The interiors are calm and pretty as a country cottage, but with the lofty proportions of a London townhouse. Jane and her husband Stephen, whose tastes are ‘largely quite different’ achieved the balance naturally. Stephen, who now runs flourishing cocktail company Moore House Cocktails, favours stylish practicality. Jane, a former teacher, is a more fanciful, detail-oriented collector. ‘She’s a uniquely talented curator of beautiful vignettes,’ says friend and garden designer Butter Wakefield, who they called on to help overhaul the charming garden. Where the dynamic couple needed some balance, help came in the form of interior consultant Martina Casonato at The Venetian Pantry. ‘We were particularly inspired by her Italian aesthetic and appreciation of natural light.’

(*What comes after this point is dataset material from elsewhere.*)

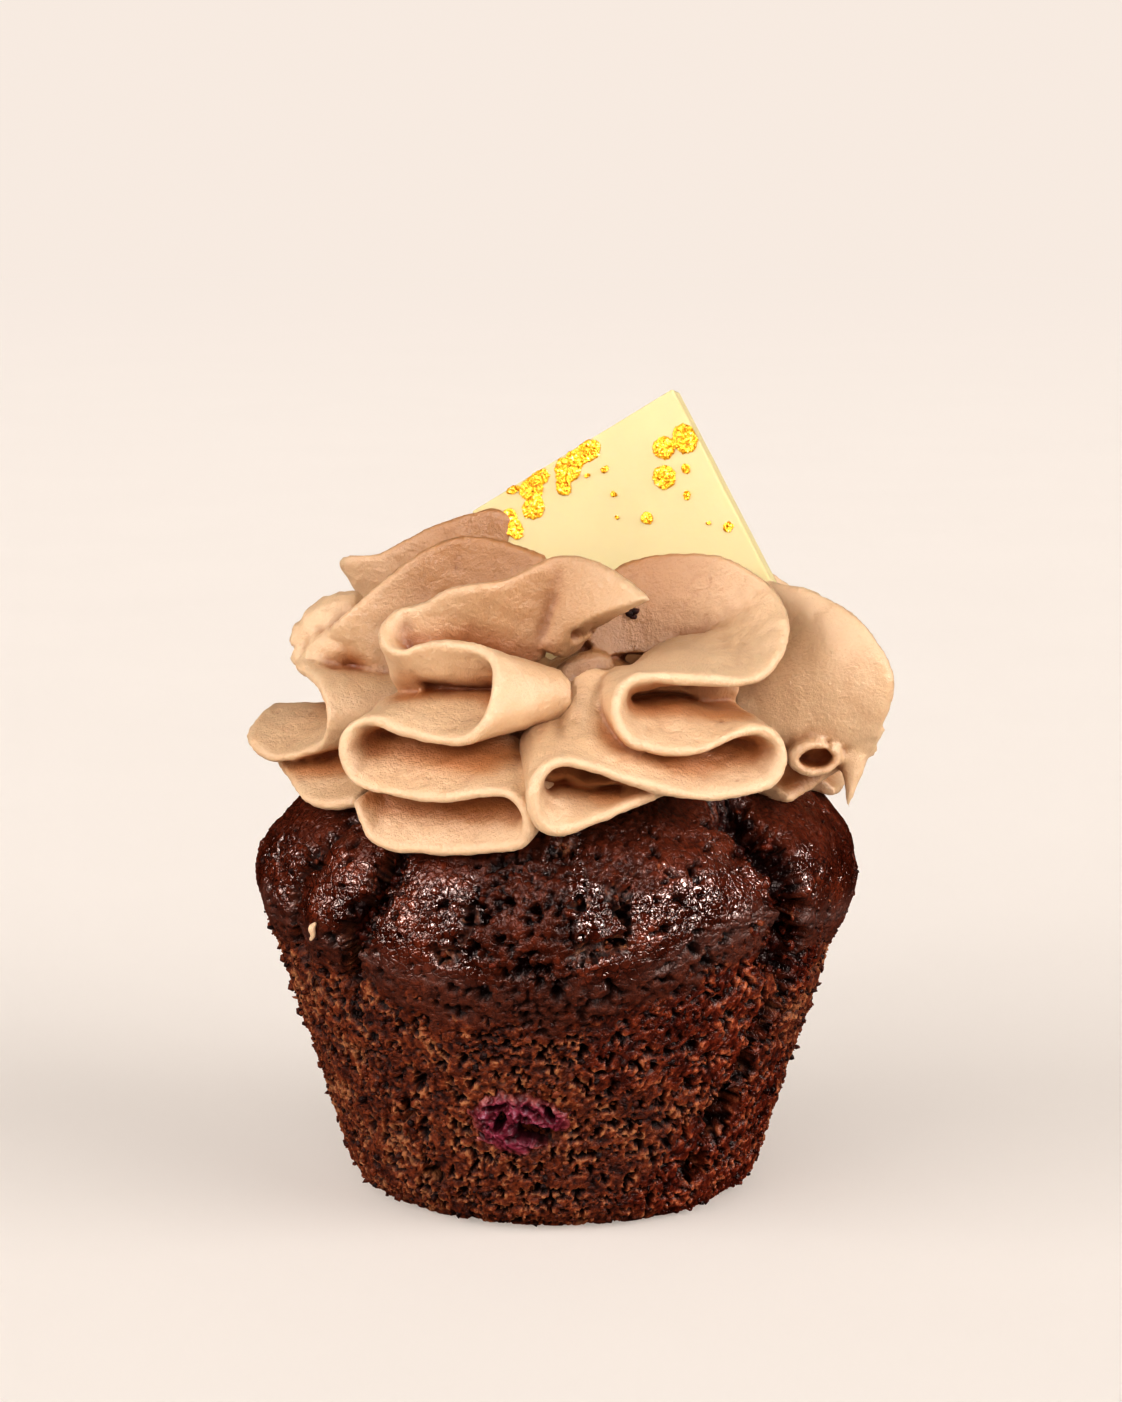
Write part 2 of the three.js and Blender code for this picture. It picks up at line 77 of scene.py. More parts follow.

‘You think you’ll want somewhere smaller once the children leave, but with three adult children, their partners, and two grandchildren, we needed a proper hub,’ explains Jane. The kitchen is the heart of the home, centred around a well-worn antique table and a moveable marble island. ‘The best bit is the Italian larder,’ says Stephen of the reeded-glass cupboard concealing a coffee machine and essential cocktail kit. Open shelves are filled with beautiful, useful things, including candlesticks, vases and finds from LA and the South of France. ‘I’m always rearranging them like it’s a doll’s house,’ remarks Jane.
Jane prefers not to play with her doll’s house alone, though. ‘I am famously indecisive and turned, as I always do, to bothering my friends and family for advice.’ Her granddaughter told her to get a swing in the garden and she duly did. Equally essential was designer Sarah Delaney, Jane’s best friend of 35 years. ‘She arrived like the cavalry and walked through the house with us, helping with everything from big building timelines to laundry baskets,’ says Jane. The partnership is most evident in the characterful downstairs laundry room and loo, painted in Farrow & Ball’s ‘School House White’ with tongue-and-groove panelling in ‘India Yellow’. Sarah also helped to make the living room feel cocooning and soft, adding thick curtains from Lizzo and Caravane sofas.
Upstairs, sisal carpets fill the house with a familiar, woody smell that the couple have had in all of their houses. The spare bedrooms are warm but neutral enough to be guest rooms, while the main bedroom is clean and serene, leading to a marble-clad bathroom through an arched doorway, complete with antique muslin café curtains. Perhaps the house’s most unexpected feature is the spiral staircase – sourced in Derbyshire from British Spirals and Castings – which stands in the middle of the landing like a petrified tree and leads up to a den-like office and guest room in the attic. ‘Our builders thought we were mad,’ says Stephen, ‘but it’s a perfect solution for the space and looks so special.’
The doll’s house metaphor particularly comes to life downstairs in Jane’s study, where a Georgian façade leans against the wall. On the adjacent wall, a reading nook with a squishy banquette has been built into a wall of shelves. Jane’s desk is a writer’s dream, overlooking the garden, its ancient oak tree, and that essential swing. ‘It feels like the garden is in constant conversation with the house,’ explains Jane.
‘When you walk down the path to the garden and the house, you’re totally in another world,’ says Butter. It really feels like the countryside in the middle of west London.’ Butter explains that lots of the ‘country garden feel’ comes from the ‘magnificent brick wall’, which she worked to soften: ‘it already had a jasmine growing up it, but we softened it further with climbing roses and wisteria,’ she explains. ‘We also wanted to lean into the circularity of the garden, with curved beds creating a flow between the front and back gardens, which are so neatly joined by a side passage,’ says Butter. They removed an existing pond, which broke up the continuity of the garden, and instead added stepping stones, which move you through the immersive planting.
‘Really, it’s hard to convey the specialness of it all,’ Butter muses. ‘It’s wild and overgrown and fun, but with moments of structure amongst all the wildness.’ As Jane puts it, the garden has ‘some structure for Stephen, and some bee-loving wildness for me.’ It's an analogy well suited to their whole magical home.